═════ Data segment

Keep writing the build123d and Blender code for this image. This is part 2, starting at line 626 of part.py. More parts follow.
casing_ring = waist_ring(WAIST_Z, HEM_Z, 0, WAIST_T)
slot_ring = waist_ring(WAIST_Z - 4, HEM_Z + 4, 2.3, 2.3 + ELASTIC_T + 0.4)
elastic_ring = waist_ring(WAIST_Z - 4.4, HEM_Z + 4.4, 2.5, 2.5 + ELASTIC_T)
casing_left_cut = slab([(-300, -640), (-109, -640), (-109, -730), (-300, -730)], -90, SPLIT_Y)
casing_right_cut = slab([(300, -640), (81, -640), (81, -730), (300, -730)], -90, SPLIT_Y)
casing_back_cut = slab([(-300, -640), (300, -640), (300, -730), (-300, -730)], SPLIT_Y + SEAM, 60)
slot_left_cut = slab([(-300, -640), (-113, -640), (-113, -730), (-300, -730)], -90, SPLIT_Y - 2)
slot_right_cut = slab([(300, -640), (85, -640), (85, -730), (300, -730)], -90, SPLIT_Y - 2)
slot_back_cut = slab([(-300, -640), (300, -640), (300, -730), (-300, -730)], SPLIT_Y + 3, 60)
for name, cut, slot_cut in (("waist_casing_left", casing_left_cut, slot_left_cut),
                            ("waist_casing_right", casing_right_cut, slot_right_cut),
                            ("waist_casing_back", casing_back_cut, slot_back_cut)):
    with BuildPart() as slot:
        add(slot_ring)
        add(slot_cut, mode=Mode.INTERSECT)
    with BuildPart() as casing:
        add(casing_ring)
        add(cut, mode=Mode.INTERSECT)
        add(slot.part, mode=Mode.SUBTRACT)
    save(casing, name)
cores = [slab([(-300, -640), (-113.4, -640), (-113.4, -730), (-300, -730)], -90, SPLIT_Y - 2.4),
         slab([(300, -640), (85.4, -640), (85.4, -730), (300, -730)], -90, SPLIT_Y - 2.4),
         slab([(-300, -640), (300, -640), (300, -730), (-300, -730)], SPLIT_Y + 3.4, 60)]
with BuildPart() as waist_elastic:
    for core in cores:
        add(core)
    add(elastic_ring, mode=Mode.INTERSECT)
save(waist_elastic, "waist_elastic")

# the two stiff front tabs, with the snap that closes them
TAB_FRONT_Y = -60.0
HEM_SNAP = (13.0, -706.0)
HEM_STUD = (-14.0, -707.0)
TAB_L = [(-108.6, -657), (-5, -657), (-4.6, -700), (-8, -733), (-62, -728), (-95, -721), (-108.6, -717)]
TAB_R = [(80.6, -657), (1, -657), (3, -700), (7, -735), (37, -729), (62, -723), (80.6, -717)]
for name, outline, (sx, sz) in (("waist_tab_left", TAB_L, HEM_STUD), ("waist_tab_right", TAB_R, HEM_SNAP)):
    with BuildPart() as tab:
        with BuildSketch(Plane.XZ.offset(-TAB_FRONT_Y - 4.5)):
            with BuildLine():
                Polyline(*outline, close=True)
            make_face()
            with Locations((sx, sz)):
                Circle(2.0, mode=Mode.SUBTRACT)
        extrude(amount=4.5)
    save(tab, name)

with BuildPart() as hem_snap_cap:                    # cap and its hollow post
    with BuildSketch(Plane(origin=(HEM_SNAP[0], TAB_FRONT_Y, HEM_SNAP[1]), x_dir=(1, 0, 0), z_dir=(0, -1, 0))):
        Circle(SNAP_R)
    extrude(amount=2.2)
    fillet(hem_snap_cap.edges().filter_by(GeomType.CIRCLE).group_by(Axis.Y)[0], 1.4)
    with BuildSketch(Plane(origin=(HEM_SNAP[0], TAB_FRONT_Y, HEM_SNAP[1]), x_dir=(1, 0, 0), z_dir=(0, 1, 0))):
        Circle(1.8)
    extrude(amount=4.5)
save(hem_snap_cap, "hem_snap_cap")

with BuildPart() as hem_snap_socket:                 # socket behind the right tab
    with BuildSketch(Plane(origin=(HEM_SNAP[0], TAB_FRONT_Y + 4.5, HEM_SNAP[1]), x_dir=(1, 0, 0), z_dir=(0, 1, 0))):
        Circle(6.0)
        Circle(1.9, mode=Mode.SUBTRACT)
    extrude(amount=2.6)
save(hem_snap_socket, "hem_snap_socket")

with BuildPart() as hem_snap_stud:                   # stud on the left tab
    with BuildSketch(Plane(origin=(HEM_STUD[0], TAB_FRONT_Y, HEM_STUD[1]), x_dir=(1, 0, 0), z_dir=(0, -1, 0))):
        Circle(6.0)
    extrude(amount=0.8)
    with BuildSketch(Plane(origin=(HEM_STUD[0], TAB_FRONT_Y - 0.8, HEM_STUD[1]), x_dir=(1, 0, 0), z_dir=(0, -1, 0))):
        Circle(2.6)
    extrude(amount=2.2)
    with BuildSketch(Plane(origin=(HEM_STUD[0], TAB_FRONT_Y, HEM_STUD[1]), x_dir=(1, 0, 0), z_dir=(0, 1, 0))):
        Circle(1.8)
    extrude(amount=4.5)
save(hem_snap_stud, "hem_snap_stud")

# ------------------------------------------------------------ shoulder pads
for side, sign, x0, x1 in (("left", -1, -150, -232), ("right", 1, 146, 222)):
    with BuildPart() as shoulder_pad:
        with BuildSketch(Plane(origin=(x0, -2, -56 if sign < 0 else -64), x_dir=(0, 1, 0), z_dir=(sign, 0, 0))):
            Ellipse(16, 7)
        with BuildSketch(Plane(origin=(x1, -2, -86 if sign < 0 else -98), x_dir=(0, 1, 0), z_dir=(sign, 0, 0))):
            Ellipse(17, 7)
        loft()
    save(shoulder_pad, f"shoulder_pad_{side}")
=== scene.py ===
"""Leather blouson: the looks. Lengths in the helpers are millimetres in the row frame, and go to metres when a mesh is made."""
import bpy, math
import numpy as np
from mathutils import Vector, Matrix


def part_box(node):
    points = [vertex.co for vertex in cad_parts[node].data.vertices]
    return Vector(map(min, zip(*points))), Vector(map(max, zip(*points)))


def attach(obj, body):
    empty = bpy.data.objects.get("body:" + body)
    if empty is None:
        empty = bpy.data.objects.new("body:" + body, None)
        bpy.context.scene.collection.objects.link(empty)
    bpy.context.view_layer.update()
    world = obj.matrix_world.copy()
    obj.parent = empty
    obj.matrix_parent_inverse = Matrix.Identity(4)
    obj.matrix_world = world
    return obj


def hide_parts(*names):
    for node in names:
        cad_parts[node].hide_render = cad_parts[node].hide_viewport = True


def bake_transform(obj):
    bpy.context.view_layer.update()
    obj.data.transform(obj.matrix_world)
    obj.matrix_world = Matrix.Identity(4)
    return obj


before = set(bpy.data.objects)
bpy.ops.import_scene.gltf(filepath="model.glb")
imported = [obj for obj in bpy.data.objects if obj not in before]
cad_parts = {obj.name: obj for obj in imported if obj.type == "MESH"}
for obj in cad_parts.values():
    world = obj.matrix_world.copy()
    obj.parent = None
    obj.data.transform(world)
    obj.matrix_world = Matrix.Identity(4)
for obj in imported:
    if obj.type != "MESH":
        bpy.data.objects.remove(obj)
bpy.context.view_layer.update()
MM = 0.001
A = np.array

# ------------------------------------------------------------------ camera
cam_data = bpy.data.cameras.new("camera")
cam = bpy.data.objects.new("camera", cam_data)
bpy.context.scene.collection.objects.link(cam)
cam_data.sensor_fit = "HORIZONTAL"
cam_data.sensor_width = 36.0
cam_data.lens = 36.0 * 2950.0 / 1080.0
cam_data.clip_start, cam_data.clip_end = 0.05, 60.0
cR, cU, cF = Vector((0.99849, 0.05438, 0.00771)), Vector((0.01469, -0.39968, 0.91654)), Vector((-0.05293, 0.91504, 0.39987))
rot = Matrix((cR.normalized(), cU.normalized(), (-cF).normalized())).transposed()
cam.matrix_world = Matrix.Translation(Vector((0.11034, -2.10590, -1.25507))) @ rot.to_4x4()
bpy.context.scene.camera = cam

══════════

**Task requirements**.
Look back at the data above. Transcribe exactly the lines starting at the line that contains "with BuildSketch(Plane(origin=(x1, -2, -86" and ending at the line that contains "bpy.context.scene.collection.objects.link(empty)".

**Task output**.
        with BuildSketch(Plane(origin=(x1, -2, -86 if sign < 0 else -98), x_dir=(0, 1, 0), z_dir=(sign, 0, 0))):
            Ellipse(17, 7)
        loft()
    save(shoulder_pad, f"shoulder_pad_{side}")
=== scene.py ===
"""Leather blouson: the looks. Lengths in the helpers are millimetres in the row frame, and go to metres when a mesh is made."""
import bpy, math
import numpy as np
from mathutils import Vector, Matrix


def part_box(node):
    points = [vertex.co for vertex in cad_parts[node].data.vertices]
    return Vector(map(min, zip(*points))), Vector(map(max, zip(*points)))


def attach(obj, body):
    empty = bpy.data.objects.get("body:" + body)
    if empty is None:
        empty = bpy.data.objects.new("body:" + body, None)
        bpy.context.scene.collection.objects.link(empty)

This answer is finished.